Tradicionalmente eran los partidos el tejido conjuntivo de la vida política, los transmisores de la inquietud social y los conservadores y desarrolladores de valores e ideas comunes.
Pero los partidos hoy solo cumplen esas funciones precariamente. Fueron colonizados y se transformaron en meras maquinarias paraestatales antes que en laboratorios de ideas y puentes entre las preocupaciones y aspiraciones de la sociedad y las respuestas del Estado. Así, la democracia queda vaciada de dinamismo y de capacidad para generar nuevas propuestas, iniciativas y mecanismos constructivos de participación ciudadana.
Sucesos y procesos
Limitado a una articulación de poderes nacional y subnacionales, sin apoyaturas dinámicas con la sociedad, el sistema de poder queda alienado de los vínculos que lo legitiman y pueden sostenerlo en momentos críticos. Un sistema político debe tener más dimensiones que la mera asociación de poderes estatales. Debe estar integrado con fuerzas políticas sólidas y vivas. Custodios y productores de ideas y valores.
Las protestas, de su lado, funcionan como erupciones de demanda o de veto, pero hacen falta partidos que filtren y elaboren los reclamos con criterios que los conduzcan más allá del pataleo momentáneo.
La estrategia de una sociedad necesita ir más allá de la urgencia. La fugacidad, la inmediatez son el territorio de los medios y las redes, que registran sucesos.
La política implica proyectar el mediano y el largo plazo y empezar a construir lo que se verá como obra más adelante.
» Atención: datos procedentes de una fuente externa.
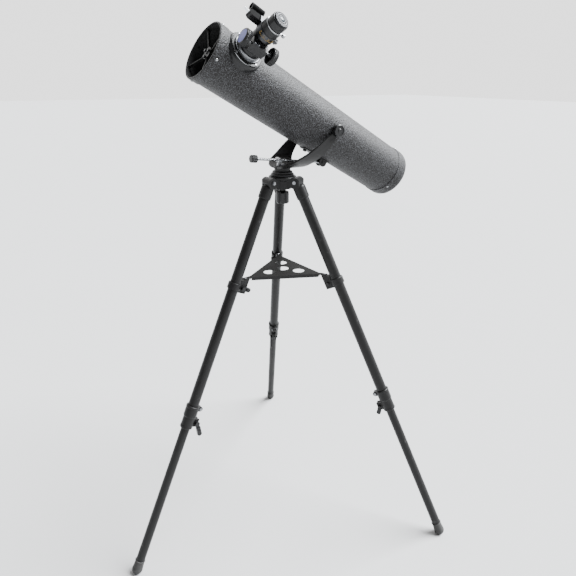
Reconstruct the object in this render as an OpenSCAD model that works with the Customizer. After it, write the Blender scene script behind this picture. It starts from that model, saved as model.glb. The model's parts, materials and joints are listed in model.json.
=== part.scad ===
// Newtonian reflector telescope on a yoke mount and an aluminium field tripod.
// Millimetres, +Z up. The floor is z = 0 and the origin is the middle of the whole footprint.
// The optical tube points along +X at rest; one tripod leg stands almost under it.

/* [Tripod] */
// Height of the leg hinges above the floor
hinge_height = 1030; // [980:10:1080]
// Radius of the circle through the three feet
foot_circle_r = 505; // [470:5:540]
// Radius of the circle through the three leg hinges
hinge_circle_r = 42; // [40:1:44]
// Turn of the tripod under the mount
tripod_turn = 5; // [0:1:10]
// Outer diameter of an upper leg tube
upper_leg_d = 29; // [28:0.5:30]
// Outer diameter of a lower leg tube
lower_leg_d = 24; // [23:0.5:25]
// Distance of the tray clamp from the hinge, along the leg
clamp_at = 290; // [270:5:310]
// Distance of the extension collar from the hinge, along the leg
collar_at = 633; // [600:5:660]

/* [Accessory tray] */
// Height of the tray plate above the floor
tray_height = 779; // [770:1:790]
// Reach of a tray corner from the tripod axis
tray_corner_r = 131; // [128:1:134]
// Diameter of the four eyepiece holes
tray_hole_d = 32.4; // [31.9:0.1:33]
// Radius of the circle through the three outer holes
tray_hole_circle_r = 47.5; // [44:0.5:50]

/* [Mount] */
// Height of the altitude axis above the floor
pivot_height = 1162; // [1150:1:1175]
// Distance of the altitude axis behind the azimuth axis
pivot_back = 121; // [115:1:125]
// Altitude of the optical tube at rest, in degrees
rest_altitude = 29.5; // [25:0.5:32]
// Thickness of the yoke plate
yoke_t = 6; // [5:0.5:7]
// Diameter of the slow motion rod
rod_d = 7; // [6:0.5:8]

/* [Optical tube] */
// Outer diameter of the main tube
tube_d = 140; // [138:0.5:142]
// Wall of the main tube
tube_wall = 1.6; // [1.2:0.1:2]
// Length of the tube in front of the altitude axis
tube_front = 380; // [360:5:400]
// Length of the tube behind the altitude axis
tube_rear = 303; // [290:1:310]
// Diameter of the primary mirror
mirror_d = 114; // [100:1:116]

/* [Focuser] */
// Distance of the focuser axis in front of the altitude axis
focuser_at = 310.5; // [300:0.5:320]
// Roll of the focuser from the top of the tube towards +Y, in degrees
focuser_roll = 57; // [45:1:65]
// Outer diameter of the draw tube
draw_tube_d = 42; // [40:0.5:42]
// Diameter of the two focus knobs
focus_knob_d = 39; // [36:0.5:40]

/* [Hidden] */
$fn = 64;

// Place of the tripod axis in the footprint, so that the origin is its middle.
axis_x = -51.2;
axis_y = 22;

// Colours
black_metal = "#26272a";
black_plastic = "#1b1b1d";
charcoal = "#3a3b3f";
grey_metal = "#85878c";
bright_metal = "#c9ccd1";
rubber_black = "#151516";

// Gaps
running_gap = 0.06;
joint_gap = 0.3;

// Number of flats on the large circles of the optical tube
big_fn = 180;

// Tripod: each leg frame has +Z down the leg and +X towards the tripod axis.
foot_ball_r = 14.5;
foot_ball_z = 12.5;
leg_run = foot_circle_r - hinge_circle_r;
leg_drop = hinge_height - foot_ball_z;
leg_len = sqrt(leg_run * leg_run + leg_drop * leg_drop);
leg_tilt = atan(leg_run / leg_drop);
leg_wall = 1.5;
upper_leg_r = upper_leg_d / 2;
upper_leg_bore_r = upper_leg_r - leg_wall;
lower_leg_r = lower_leg_d / 2;
upper_leg_start = 17;
upper_leg_end = collar_at + 29;
lower_leg_start = collar_at - 75;
sleeve_end = 46;
hinge_bolt_r = 3;
clevis_w = 36;
tongue_w = 12;
tray_t = 1.5;
rivet_r = 1.8;
rivet_at = tray_corner_r - 5;
collar_mid = collar_at + 30;
collar_end = collar_at + 64;
clamp_bolt_x = 27.5;
lever_bolt_x = 24;
collar_bolt_x = 22.5;
ear_bolt_r = 2.5;
ear_t = 5;
ear_gap = 4;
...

Hoy, por ejemplo, es preciso consolidar tarifas que la sociedad pueda pagar y un régimen de producción, distribución y uso racional de la energía compatible con el desarrollo del país y el bienestar de las personas. Hay que elaborar soluciones legítimas que den respuesta al hoy y al mañana. Y hay que conducir a la sociedad a aceptarlas y ponerlas en práctica.
La política, tiene que actuar en un tejido de sucesos y procesos, que necesitan persistencia, organización y acuerdos para perfeccionarse.